I can pick a part a few other scenes, but for review purposes I’ll keep it at those examples. The fact remains that the movie wasn’t bad. People like to label films as ‘bad’ if there is a mistake or two or possibly a situation they don’t agree with. The Cloverfield Paradox is actually a very good movie, but when contrasted with the unique Cloverfield and the crafty 10 Cloverfield Lane, it just does not stand as tall. I don’t feel suckered into watching it, I don’t feel angry over it (annoyed at best), and I don’t hate it. I don’t know how to really feel about it it for two reasons:

  1. I know the Cloververse is not ending with The Cloverfield Paradox.
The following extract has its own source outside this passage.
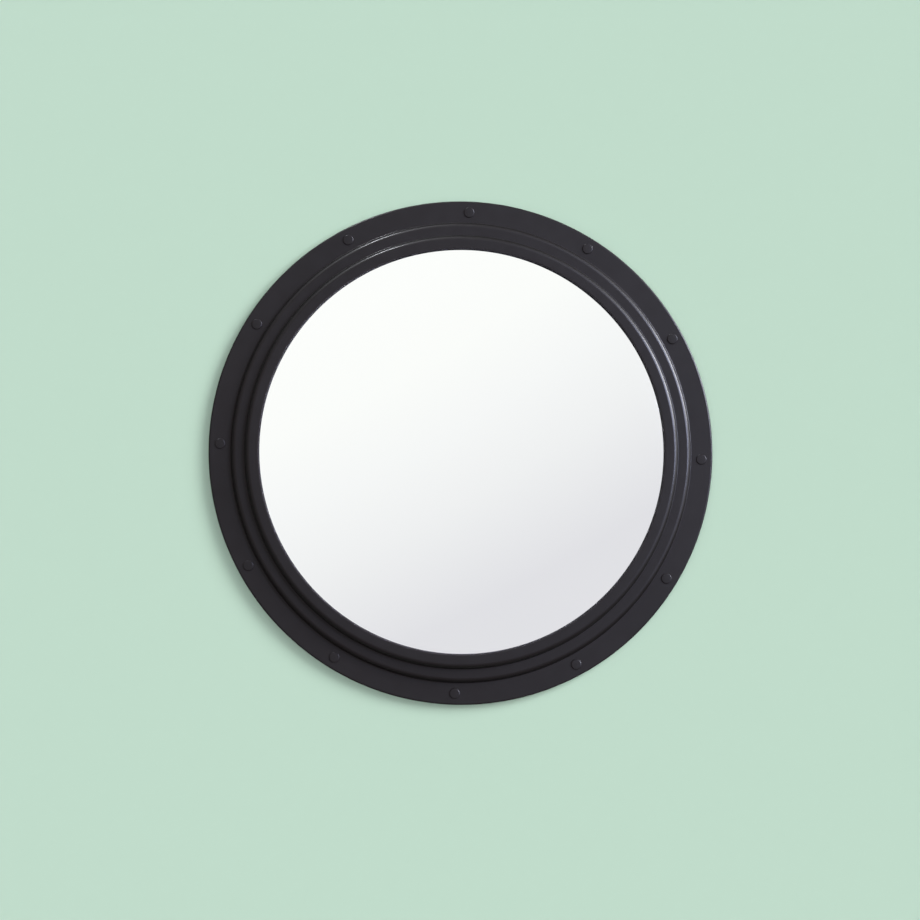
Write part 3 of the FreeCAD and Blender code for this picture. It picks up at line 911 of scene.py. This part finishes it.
def makeHangers():
    for side in ("left", "right"):
        joint = next(each for each in frame["joints"] if each["name"] == f"d_ring_{side}_hinge")
        across, barBack, barRise = joint["pos_m"]
        strap = makeStrap(side, joint)
        placed(strap, (across, 0, barRise), (math.radians(90), 0, 0))
        smoothed(strap)
        dressed(strap, f"hanger_plate_{side}", "mirror", "nickel_plate", nickelPlate)
        wire = makeWire(side)
        placed(wire, (across, barBack, barRise), (math.radians(90 + hanger["ringLean"]), 0, 0))
        smoothed(wire)
        dressed(wire, f"d_ring_{side}", f"ring_{side}", "nickel_wire", nickelWire)


makeHangers()
print("hangers bent")


# What stays inside keeps its shape and gets its finish.
insideFinishes = {"edge_gasket": gasketRubber, "support_ring": fibreboard, "foam_ring": foamCells}
for node, material in insideFinishes.items():
    inside = frame["nodes"][node]
    inside.data.materials.clear()
    inside.data.materials.append(material)


# The wall, with a hole that the mirror hides, and a back that can be seen through.
room = {
    "wallSides": 128,
    "wallReach": 6.0,
    "wallHole": 0.288,
    "wallColour": (0.533, 0.716, 0.597),
    "lampDistance": 3,
    "glow": 1.04,
    "glowSide": 0.12,
    "glowEdge": (0.62, 0.90),
    "glossEdge": (0.30, 0.62),
    "glowTowards": (-0.483, -0.259, 0.8365),
    "glowTones": (
        (0.0, (0.748, 0.745, 0.778)),
        (0.20, (0.860, 0.866, 0.874)),
        (0.33, (0.916, 0.925, 0.924)),
        (0.46, (0.963, 0.972, 0.954)),
        (0.60, (0.977, 0.984, 0.967)),
    ),
}


def makeWall():
    piece = turned("wall", room["wallSides"], [(room["wallHole"], 0), (room["wallReach"], 0)])
    startEdit(piece, "FACE")
    bpy.ops.mesh.select_all(action="SELECT")
    bpy.ops.mesh.flip_normals()
    endEdit()
    hung(piece)
    material, tree, shader, _ = startMaterial("wallPaint", Roughness=0.9, Specular_IOR_Level=0.0)
    shader.inputs["Base Color"].default_value = (*room["wallColour"], 1)
    clear = addNode(tree, "BsdfTransparent").outputs[0]
    fromBehind = addNode(tree, "NewGeometry").outputs["Backfacing"]
    seen = addNode(tree, "MixShader", {0: fromBehind, 1: shader.outputs[0], 2: clear})
    tree.links.new(seen.outputs[0], tree.nodes["Material Output"].inputs["Surface"])
    piece.data.materials.append(material)


# Each lamp's place is its angle off the mirror's axis and its turn round it, counted up from +x.
# A lamp in front stands at under 90 degrees off the axis. Some lamps are kept from the glossy or
# from the diffuse part of a surface.
lamps = {
    "key": {"strength": 2.23, "size": 36, "off": 53, "turn": 31},
    "frontFill": {"strength": 0.425, "size": 20, "off": 8, "turn": 200,
                  "glossy": False},
    "windowGloss": {"strength": 16.5, "size": 24, "off": 72, "turn": 24,
                    "colour": (0.91, 0.92, 1.0), "diffuse": False},
    "lowGloss": {"strength": 4.5, "size": 26, "off": 91, "turn": 35,
                 "colour": (0.86, 0.88, 1.0), "diffuse": False},
    "sideGloss": {"strength": 10.5, "size": 28, "off": 42, "turn": 20,
                  "colour": (0.62, 0.69, 1.0), "diffuse": False},
    "upperGloss": {"strength": 7.0, "size": 8, "off": 69, "turn": 109,
                   "colour": (0.90, 0.93, 1.0), "diffuse": False},
    "backKey": {"strength": 2.3, "size": 30, "off": 140, "turn": 120},
    "backFill": {"strength": 0.5, "size": 60, "off": 150, "turn": -30},
}


def makeLamp(name, lamp):
    off, turn = math.radians(lamp["off"]), math.radians(lamp["turn"])
    towards = Vector((math.sin(off) * math.cos(turn), -math.cos(off), math.sin(off) * math.sin(turn)))
    deselectAll()
    bpy.ops.object.light_add(type="SUN", location=towards * room["lampDistance"],
                             rotation=towards.to_track_quat("Z", "Y").to_euler())
    light = named(bpy.context.object, name)
    light.data.energy = lamp["strength"]
    light.data.angle = math.radians(lamp["size"])
    light.data.color = lamp.get("colour", (1, 1, 1))
    light.visible_diffuse = lamp.get("diffuse", True)
    light.visible_glossy = lamp.get("glossy", True)


def makeGlow():
    # a pale room, whitest up to the left in front of the mirror, and dimmer to the sides;
    # glossy rays see it bright further round than diffuse rays do, and the camera sees the
    # wall's colour
    world = bpy.data.worlds.new("room")
    bpy.context.scene.world = world
    world.use_nodes = True
    tree = world.node_tree
    background = tree.nodes["Background"]
    direction = addNode(tree, "TexCoord").outputs["Generated"]
    lean = addNode(tree, "VectorMath", {0: direction, 1: room["glowTowards"]}, operation="DOT_PRODUCT")
    tone = tones(tree, lean.outputs["Value"], *room["glowTones"])
    front = addNode(tree, "VectorMath", {0: direction, 1: (0, -1, 0)}, operation="DOT_PRODUCT")
    ray = addNode(tree, "LightPath").outputs
    full, dim = room["glow"], room["glow"] * room["glowSide"]
    levels = []
    for low, high in (room["glowEdge"], room["glossEdge"]):
        level = addNode(tree, "MapRange", {"Value": front.outputs["Value"], "From Min": low,
                                           "From Max": high, "To Min": dim, "To Max": full},
                        interpolation_type="SMOOTHSTEP")
        lit = addNode(tree, "Background", {"Color": tone, "Strength": level.outputs["Result"]})
        levels.append(lit.outputs[0])
    glow = addNode(tree, "MixShader", {0: ray["Is Glossy Ray"], 1: levels[0], 2: levels[1]})
    background.inputs["Color"].default_value = (*room["wallColour"], 1)
    seen = addNode(tree, "MixShader", {0: ray["Is Camera Ray"], 1: glow.outputs[0],
                                       2: background.outputs[0]})
    tree.links.new(seen.outputs[0], tree.nodes["World Output"].inputs["Surface"])


camera = {
    "place": (-0.133, -2.8, -0.176),
    "target": (-0.0019, -0.0135, -0.0102),
    "roll": 1.73,
    "lens": 92.03,
    "farthest": 50,
}


def makeCamera():
    place, target = Vector(camera["place"]), Vector(camera["target"])
    deselectAll()
    bpy.ops.object.camera_add(location=place)
    eye = named(bpy.context.object, "camera")
    eye.rotation_mode = "QUATERNION"
    level = (target - place).to_track_quat("-Z", "Y").to_matrix()
    roll = Matrix.Rotation(math.radians(camera["roll"]), 3, "Z")
    eye.rotation_quaternion = (level @ roll).to_quaternion()
    eye.data.lens = camera["lens"]
    eye.data.clip_end = camera["farthest"]
    bpy.context.scene.camera = eye


makeWall()
for name, lamp in lamps.items():
    makeLamp(name, lamp)
makeGlow()
makeCamera()
bpy.context.scene.view_settings.view_transform = "Standard"
print("stage set")

deselectAll()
I have lingering questions, but (thanks to the film’s score) I still have some hope that will answer those and possibly strengthen the franchise’s purpose.
  2. I understand why I don’t love it. J.J. Abrams had a process and formula that worked extremely well before, so it’s natural that he would try it again. An existing project was adapted into the Cloververse with 10 Cloverfield Lane and it worked. The same happened with this film, but it didn’t work. I respect the attempt, I just don’t appreciate the result.

Like the Super Bowl, the outcome of this release was a coin toss. It’s safe to say the Eagles had a better night than J.J. Abrams did. I’m sorry, J.J.

I’m not sure if they were aiming for this or not, but The Cloverfield Paradox is pretty much a paradox itself. It looks like a Cloverfield movie, it has Cloverfield in it, it is released like a Cloverfield movie, we are told it’s a Cloverfield movie, but in reality it’s not a Cloverfield movie. Like the Penrose staircase, this should have pushed the franchise further, but it actually got it nowhere. Stating “The Cloverfield Paradox is a Cloverfield movie” is a paradox. It’s conflicting because it actually wasn’t a Cloverfield movie and that’s obvious. It’s literally leaving me conflicted inside. I don’t know if that makes the film title beyond smart or severely irritating. Penalty!

I’m taking a (forced) break from the Cloververse for a bit… I’ll be on the bench.